#### Raw data

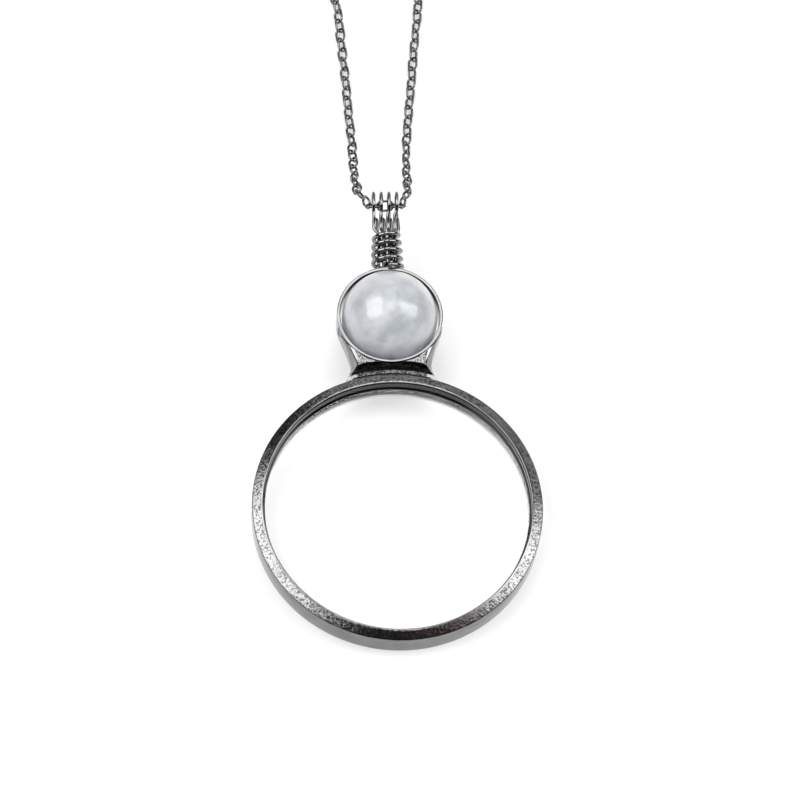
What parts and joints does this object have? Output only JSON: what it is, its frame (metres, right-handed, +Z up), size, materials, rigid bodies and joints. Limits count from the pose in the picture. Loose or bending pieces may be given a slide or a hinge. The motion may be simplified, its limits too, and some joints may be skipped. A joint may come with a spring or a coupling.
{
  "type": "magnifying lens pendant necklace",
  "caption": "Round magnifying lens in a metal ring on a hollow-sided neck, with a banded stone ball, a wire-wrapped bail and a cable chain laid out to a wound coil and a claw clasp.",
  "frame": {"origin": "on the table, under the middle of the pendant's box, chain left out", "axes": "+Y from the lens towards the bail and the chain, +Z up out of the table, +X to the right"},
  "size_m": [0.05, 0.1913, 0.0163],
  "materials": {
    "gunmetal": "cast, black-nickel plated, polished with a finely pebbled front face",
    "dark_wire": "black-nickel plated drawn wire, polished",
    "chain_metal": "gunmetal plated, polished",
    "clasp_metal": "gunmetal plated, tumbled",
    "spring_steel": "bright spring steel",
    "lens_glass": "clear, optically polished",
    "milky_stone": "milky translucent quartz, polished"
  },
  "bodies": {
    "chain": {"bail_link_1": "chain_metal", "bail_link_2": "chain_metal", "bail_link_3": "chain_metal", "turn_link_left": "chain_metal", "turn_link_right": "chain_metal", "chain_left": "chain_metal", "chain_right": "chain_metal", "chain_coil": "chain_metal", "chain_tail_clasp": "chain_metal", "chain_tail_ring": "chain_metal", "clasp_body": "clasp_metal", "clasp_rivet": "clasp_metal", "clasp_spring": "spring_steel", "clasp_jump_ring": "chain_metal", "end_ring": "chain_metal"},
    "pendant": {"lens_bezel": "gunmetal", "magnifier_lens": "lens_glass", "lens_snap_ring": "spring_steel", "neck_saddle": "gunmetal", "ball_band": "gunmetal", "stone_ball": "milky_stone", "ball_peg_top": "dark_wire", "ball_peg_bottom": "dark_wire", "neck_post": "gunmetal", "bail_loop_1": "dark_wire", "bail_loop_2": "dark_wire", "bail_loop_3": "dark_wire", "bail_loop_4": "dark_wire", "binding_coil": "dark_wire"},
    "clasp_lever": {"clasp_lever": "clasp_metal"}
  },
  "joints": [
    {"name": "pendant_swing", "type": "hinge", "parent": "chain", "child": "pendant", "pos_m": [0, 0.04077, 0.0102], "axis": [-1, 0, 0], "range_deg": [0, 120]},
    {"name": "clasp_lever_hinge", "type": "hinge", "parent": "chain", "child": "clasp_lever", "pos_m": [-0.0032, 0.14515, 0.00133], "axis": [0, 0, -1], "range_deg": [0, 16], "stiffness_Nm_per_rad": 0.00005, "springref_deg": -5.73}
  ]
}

########

• Task details: Your task is to output all of the data above word for word.

• Result below:
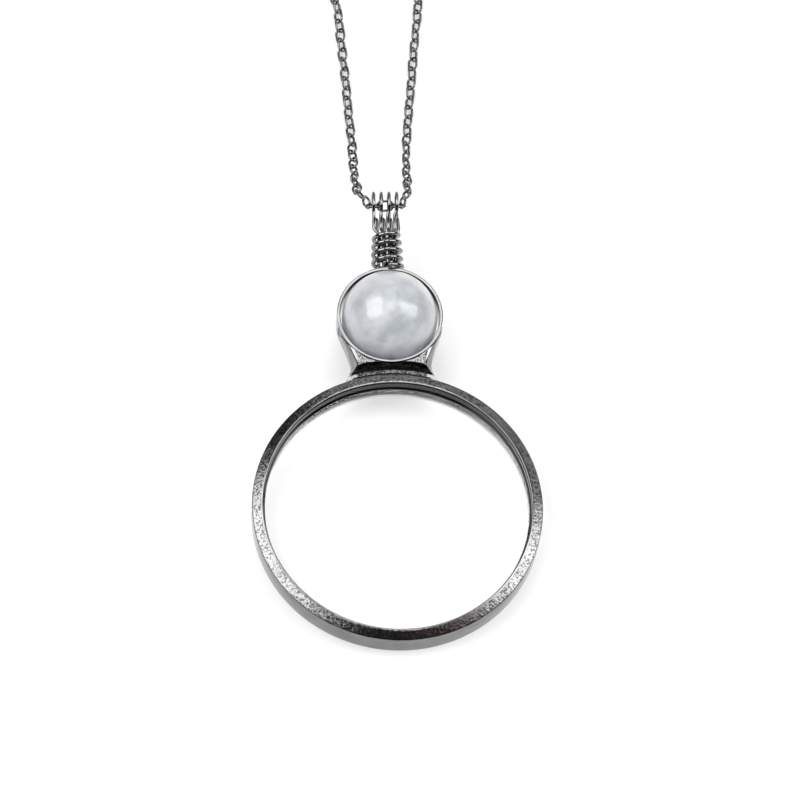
What parts and joints does this object have? Output only JSON: what it is, its frame (metres, right-handed, +Z up), size, materials, rigid bodies and joints. Limits count from the pose in the picture. Loose or bending pieces may be given a slide or a hinge. The motion may be simplified, its limits too, and some joints may be skipped. A joint may come with a spring or a coupling.
{
  "type": "magnifying lens pendant necklace",
  "caption": "Round magnifying lens in a metal ring on a hollow-sided neck, with a banded stone ball, a wire-wrapped bail and a cable chain laid out to a wound coil and a claw clasp.",
  "frame": {"origin": "on the table, under the middle of the pendant's box, chain left out", "axes": "+Y from the lens towards the bail and the chain, +Z up out of the table, +X to the right"},
  "size_m": [0.05, 0.1913, 0.0163],
  "materials": {
    "gunmetal": "cast, black-nickel plated, polished with a finely pebbled front face",
    "dark_wire": "black-nickel plated drawn wire, polished",
    "chain_metal": "gunmetal plated, polished",
    "clasp_metal": "gunmetal plated, tumbled",
    "spring_steel": "bright spring steel",
    "lens_glass": "clear, optically polished",
    "milky_stone": "milky translucent quartz, polished"
  },
  "bodies": {
    "chain": {"bail_link_1": "chain_metal", "bail_link_2": "chain_metal", "bail_link_3": "chain_metal", "turn_link_left": "chain_metal", "turn_link_right": "chain_metal", "chain_left": "chain_metal", "chain_right": "chain_metal", "chain_coil": "chain_metal", "chain_tail_clasp": "chain_metal", "chain_tail_ring": "chain_metal", "clasp_body": "clasp_metal", "clasp_rivet": "clasp_metal", "clasp_spring": "spring_steel", "clasp_jump_ring": "chain_metal", "end_ring": "chain_metal"},
    "pendant": {"lens_bezel": "gunmetal", "magnifier_lens": "lens_glass", "lens_snap_ring": "spring_steel", "neck_saddle": "gunmetal", "ball_band": "gunmetal", "stone_ball": "milky_stone", "ball_peg_top": "dark_wire", "ball_peg_bottom": "dark_wire", "neck_post": "gunmetal", "bail_loop_1": "dark_wire", "bail_loop_2": "dark_wire", "bail_loop_3": "dark_wire", "bail_loop_4": "dark_wire", "binding_coil": "dark_wire"},
    "clasp_lever": {"clasp_lever": "clasp_metal"}
  },
  "joints": [
    {"name": "pendant_swing", "type": "hinge", "parent": "chain", "child": "pendant", "pos_m": [0, 0.04077, 0.0102], "axis": [-1, 0, 0], "range_deg": [0, 120]},
    {"name": "clasp_lever_hinge", "type": "hinge", "parent": "chain", "child": "clasp_lever", "pos_m": [-0.0032, 0.14515, 0.00133], "axis": [0, 0, -1], "range_deg": [0, 16], "stiffness_Nm_per_rad": 0.00005, "springref_deg": -5.73}
  ]
}